Realitanya, di mana pun kita tinggal, akan ada saja sesuatu yang membuat tidak nyaman. Kita bisa berupaya untuk menjauh, dan tetap tinggal di lingkungan seperti itu selagi masih kuat. Menetap saja, jika hal itu lah yang bisa dijangkau kelanjutannya. Jangan memaki keadaan dan kondisi yang ada apabila kita tidak merasa nyaman. Atau, kita bisa mencoba untuk berpindah ke bumi di bagian yang lain jika memungkinkan. Yah, begitulah perasaan dan berjuta dramanya.
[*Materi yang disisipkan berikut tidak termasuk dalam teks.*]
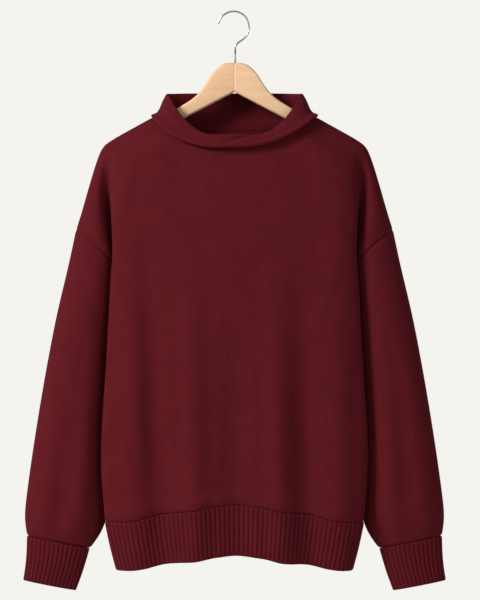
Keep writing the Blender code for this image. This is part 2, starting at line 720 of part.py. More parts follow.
def add_hanger_half(name, side, material, collection):
    """One half of the wooden hanger, cut square where the two are joined."""
    right = wood_outline()
    left = [(-x, z) for x, z in reversed(right[1:-1])]
    work = bmesh.new()
    corners = [work.verts.new((x * MM, -WOOD_THICKNESS / 2 * MM, z * MM)) for x, z in right + left]
    face = work.faces.new(corners)
    made = bmesh.ops.extrude_face_region(work, geom=[face])
    moved = [item for item in made["geom"] if isinstance(item, bmesh.types.BMVert)]
    bmesh.ops.translate(work, verts=moved, vec=(0.0, WOOD_THICKNESS * MM, 0.0))
    bmesh.ops.recalc_face_normals(work, faces=work.faces)
    rims = [edge for edge in work.edges if len(edge.link_faces) == 2
            and max(len(near.verts) for near in edge.link_faces) > 4]
    bmesh.ops.bevel(work, geom=rims, offset=WOOD_EDGE_ROUND * MM, segments=2, profile=0.5,
                    affect="EDGES", clamp_overlap=True)
    plane = (side * JOINT_GAP / 2 * MM, 0.0, 0.0)
    everything = work.verts[:] + work.edges[:] + work.faces[:]
    cut = bmesh.ops.bisect_plane(work, geom=everything, plane_co=plane, plane_no=(side, 0.0, 0.0),
                                 clear_inner=True)
    edges = [item for item in cut["geom_cut"] if isinstance(item, bmesh.types.BMEdge)]
    bmesh.ops.contextual_create(work, geom=edges)
    bmesh.ops.recalc_face_normals(work, faces=work.faces)
    mesh = bpy.data.meshes.new(name)
    work.to_mesh(mesh)
    work.free()
    mesh.materials.append(material)
    return add_mesh(name, mesh, collection)


def hook_path():
    """Centre line of the hook: an arc over the top, then a bend back to the stem."""
    centre_z = -(HOOK_RADIUS - WIRE / 2)
    angles = np.radians(np.linspace(HOOK_TIP_ANGLE, HOOK_LEAVE_ANGLE, HOOK_ARC_STEPS))
    arc = np.stack([
        HOOK_CENTRE_X + HOOK_RADIUS * np.cos(angles),
        centre_z + HOOK_RADIUS * np.sin(angles),
    ], axis=1)
    leave = arc[-1]
    heading = np.array([np.sin(angles[-1]), -np.cos(angles[-1])])
    stem = np.array([HOOK_STEM_X, HOOK_STEM_TOP_Z])
    reach = np.linalg.norm(stem - leave) * 0.5
    first = leave + reach * heading
    second = stem + np.array([0.0, reach * 0.8])
    shares = np.linspace(0.0, 1.0, HOOK_BEND_STEPS)[1:, None]
    bend = (
        (1 - shares) ** 3 * leave
        + 3 * (1 - shares) ** 2 * shares * first
        + 3 * (1 - shares) * shares**2 * second
        + shares**3 * stem
    )
    foot = np.array([[HOOK_STEM_X, HOOK_STEM_FOOT_Z]])
    return np.concatenate([arc, bend, foot])


def add_hook(material, collection):
    """The wire hook as a curve with a round section and closed ends."""
    path = hook_path()
    curve = bpy.data.curves.new("hanger_hook", "CURVE")
    curve.dimensions = "3D"
    curve.bevel_depth = WIRE / 2 * MM
    curve.bevel_resolution = 2
    curve.use_fill_caps = True
    line = curve.splines.new("POLY")
    line.points.add(len(path) - 1)
    for point, (x, z) in zip(line.points, path):
        point.co = (x * MM, 0.0, z * MM, 1.0)
    curve.materials.append(material)
    thing = bpy.data.objects.new("hanger_hook", curve)
    collection.objects.link(thing)
    return thing


def main():
    """Build every piece of the sweater and its hanger."""
    clear_scene()
    collection = bpy.data.collections.new(OBJECT_NAME)
    bpy.context.scene.collection.children.link(collection)
    knit = {name: finish_material(name + "_knit", KNIT)
            for name in ("front", "back", "sleeve_left", "sleeve_right", "collar")}
    rib = {name: finish_material(name + "_rib", RIB_KNIT)
           for name in ("hem_front", "hem_back", "cuff_left", "cuff_right")}
    add_panel("front", FRONT, knit["front"], collection)
    add_panel("back", BACK, knit["back"], collection)
    add_sleeve("sleeve_left", LEFT, knit["sleeve_left"], collection)
    add_sleeve("sleeve_right", RIGHT, knit["sleeve_right"], collection)
    add_cuff("cuff_left", LEFT, rib["cuff_left"], collection)
    add_cuff("cuff_right", RIGHT, rib["cuff_right"], collection)
    add_hem("hem_front", FRONT, rib["hem_front"], collection)
    add_hem("hem_back", BACK, rib["hem_back"], collection)
    add_collar(knit["collar"], collection)
    add_hanger_half("hanger_left", LEFT, finish_material("hanger_left_wood", WARM_WOOD), collection)
    add_hanger_half("hanger_right", RIGHT, finish_material("hanger_right_wood", PALE_WOOD), collection)
    add_hook(finish_material("hook_steel", STEEL), collection)


main()
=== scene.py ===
"""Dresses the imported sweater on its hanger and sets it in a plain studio.

Sizes and tables are in millimetres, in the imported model's frame: the origin is the inside top
of the hook, +Z is up and the front of the garment faces -Y. MM turns them into metres where
they become points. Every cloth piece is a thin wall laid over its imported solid, with the
folds, seams and ribs that the solid leaves out.
"""

import logging
import math
from dataclasses import dataclass
from enum import IntEnum
from typing import NamedTuple, Sequence, Union

import bpy
import numpy as np
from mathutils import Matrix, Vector

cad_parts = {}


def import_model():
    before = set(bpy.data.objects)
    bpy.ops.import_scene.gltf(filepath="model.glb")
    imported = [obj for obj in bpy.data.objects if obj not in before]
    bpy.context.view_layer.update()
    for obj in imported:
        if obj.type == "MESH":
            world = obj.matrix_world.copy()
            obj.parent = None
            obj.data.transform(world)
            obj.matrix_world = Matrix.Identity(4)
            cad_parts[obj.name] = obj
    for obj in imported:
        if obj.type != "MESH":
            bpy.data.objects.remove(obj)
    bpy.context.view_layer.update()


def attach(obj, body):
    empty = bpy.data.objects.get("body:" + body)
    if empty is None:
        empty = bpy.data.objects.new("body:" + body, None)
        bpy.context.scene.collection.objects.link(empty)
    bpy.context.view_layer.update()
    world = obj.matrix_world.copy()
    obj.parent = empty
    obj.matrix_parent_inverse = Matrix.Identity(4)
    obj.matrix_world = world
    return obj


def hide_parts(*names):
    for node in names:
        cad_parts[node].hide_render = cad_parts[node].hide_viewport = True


LOG = logging.getLogger("sweater")
Array = np.ndarray

MM = 0.001
BODY = "root"
HALF_GAP = 0.15
UPRIGHT = np.array([0.0, 0.0, 1.0])
FORWARD = np.array([0.0, 1.0, 0.0])
MIRROR = np.array([-1.0, 1.0, 1.0])
NO_TURN = (0.0, 0.0, 0.0)
SEAM_RIM = 0.2


class Facing(IntEnum):
    """Which half of the garment a piece is on, as the sign of its Y."""

    FRONT = -1
    BACK = 1


class Side(IntEnum):
    """Which side of the garment a piece is on, as the sign of its X."""

    LEFT = -1
    RIGHT = 1


class NeckEdge(NamedTuple):
    """How far a panel's neck edge stands from the middle, and how low it dips."""

    depth: float
    centre_z: float


class Across(NamedTuple):
    """A place on a row between its centre and the folded edge, as shares."""

    reach: float
    fall: float
    yoke_rise: float
    skirt_dip: float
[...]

Terkadang, aku menangis bukan berarti sedang bersedih. Mungkin, tanpa disadari air mata mengalir begitu saja membasahi pipi ini. Memang bisa seperti itu? Entahlah, aku sekadar menyelami lautan dalam dan seolah dipenuhi pertanyaan "sebenarnya aku sedang apa di sini, mengapa aku belum dapat menemukan apapun?". Kosong melompong. Wah, sepertinya aku kurang berdzikir. Astaghfirullah. Astaghfirullah. Astaghfirullah.